There is no way to deal with this kind of reality-shifting except to defeat it. By any means necessary.

There are other kinds of less dire political debate wherein some notion of reason and evidence is accepted by the various participants. There may be scuffling over evidence or even the sources of evidence but not over the need for evidence itself. In these cases, your question of obligation for a researched basis is mooted insofar as it is beneficial for the participants to have done their homework ahead of time.

In other words, the best way to get people to meet an obligation to inform themselves before offering an opinion is both to reward such information and punish its lack.

Dealing with reality-shifters, I’m afraid, is largely a negative affair. You have to beat them (metaphorically, of course!) into submission, allowing them no quarter in any debates. You’ll never win them over, but you might be able to win nonetheless by so discrediting them to any larger audience. You trample over the shifters to speak directly to the audience, and smack ’em back down whenever they pop up with an objection. You rely, as ever, on reason and evidence, and offer zero respect for arguments which rely on neither.

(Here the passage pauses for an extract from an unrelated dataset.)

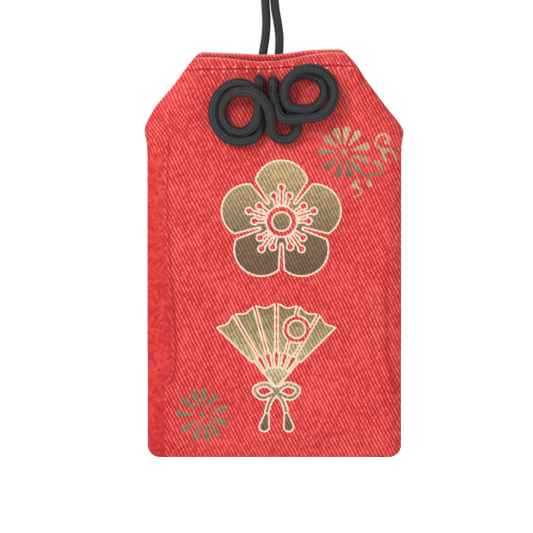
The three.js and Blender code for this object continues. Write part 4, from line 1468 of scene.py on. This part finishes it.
SOLIDS = {"seam_thread": THREAD, "stiffening_board": BOARD, "amulet_packet": PAPER, "amulet_slip": WOOD}
for node, material in SOLIDS.items():
    dress(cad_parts[node], material)

# The floor, the lights and the world, in metres

FLOOR_DROP = 105
FLOOR_HALF = 40
FLOOR_GLOW = 0.7
LIGHT_AIM = (0, 0, -0.09)
# Place, size and power
LIGHTS = {
    "key": ((-0.42, -0.62, 0.3), 0.4, 5),
    "fill": ((0.6, -0.5, 0.1), 0.6, 0.8),
    "back": ((-0.3, 0.75, 0.25), 0.6, 4),
}
WORLD_LIGHT = 0.4


def make_floor():
    """A floor that the camera sees as white."""
    ways = ((-1, -1), (1, -1), (1, 1), (-1, 1))
    corners = [(FLOOR_HALF * x, FLOOR_HALF * y, (MOUTH_Z - FLOOR_DROP) * MM) for x, y in ways]
    finish = Finish("pale_floor", 0.9)
    finish.colour(tone(240, 238, 236))
    glow = finish.seen("Glossy", "Transmission") * FLOOR_GLOW
    white = finish.flow("ShaderNodeEmission", 0, {"Color": (1, 1, 1, 1), "Strength": glow})
    both = finish.flow("ShaderNodeAddShader", 0, {0: finish.shader.outputs[0], 1: white})
    finish.put(finish.nodes["Material Output"].inputs["Surface"], both)
    floor = add_object("floor", mesh_from("floor", corners, [(0, 1, 2, 3)]))
    dress(floor, finish.material)


def make_light(name, place, size, power):
    data = bpy.data.lights.new(name, "AREA")
    data.size = size
    data.energy = power
    lamp = add_object(name, data)
    lamp.location = place
    lamp.rotation_euler = (Vector(LIGHT_AIM) - Vector(place)).to_track_quat("-Z", "Y").to_euler()


def make_world():
    """A world that the camera sees as white, and that lights the part with less."""
    world = bpy.data.worlds.new("world")
    bpy.context.scene.world = world
    world.use_nodes = True
    graph = Graph(world.node_tree)
    strengths = {"Value": graph.seen("Transmission"), "To Min": WORLD_LIGHT, "To Max": 1.0}
    background = graph.nodes["Background"].inputs
    background["Color"].default_value = (1, 1, 1, 1)
    graph.put(background["Strength"], graph.flow("ShaderNodeMapRange", "Result", strengths))


make_floor()
for name, settings in LIGHTS.items():
    make_light(name, *settings)
make_world()
bpy.context.scene.view_settings.view_transform = "Standard"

However much such a strategy may be in service to a democratic politics, it is not democratic itself; it is, instead, brute, and brutal, politics. It is a ground war, one fought to establish whether the elements necessary to democracy will be encouraged to flourish, or not.

There will always be disagreements over the grounds, the standards, and the desired outcomes of debates; a democratic politics takes for granted the disagreement over desires, accommodates those over standards, but may shatter if it becomes too preoccupied with the grounds.

Whatever other commitments its citizens make, whether some have one foot nestled in heaven and some, dangling over the abyss, the other must be planted on common ground.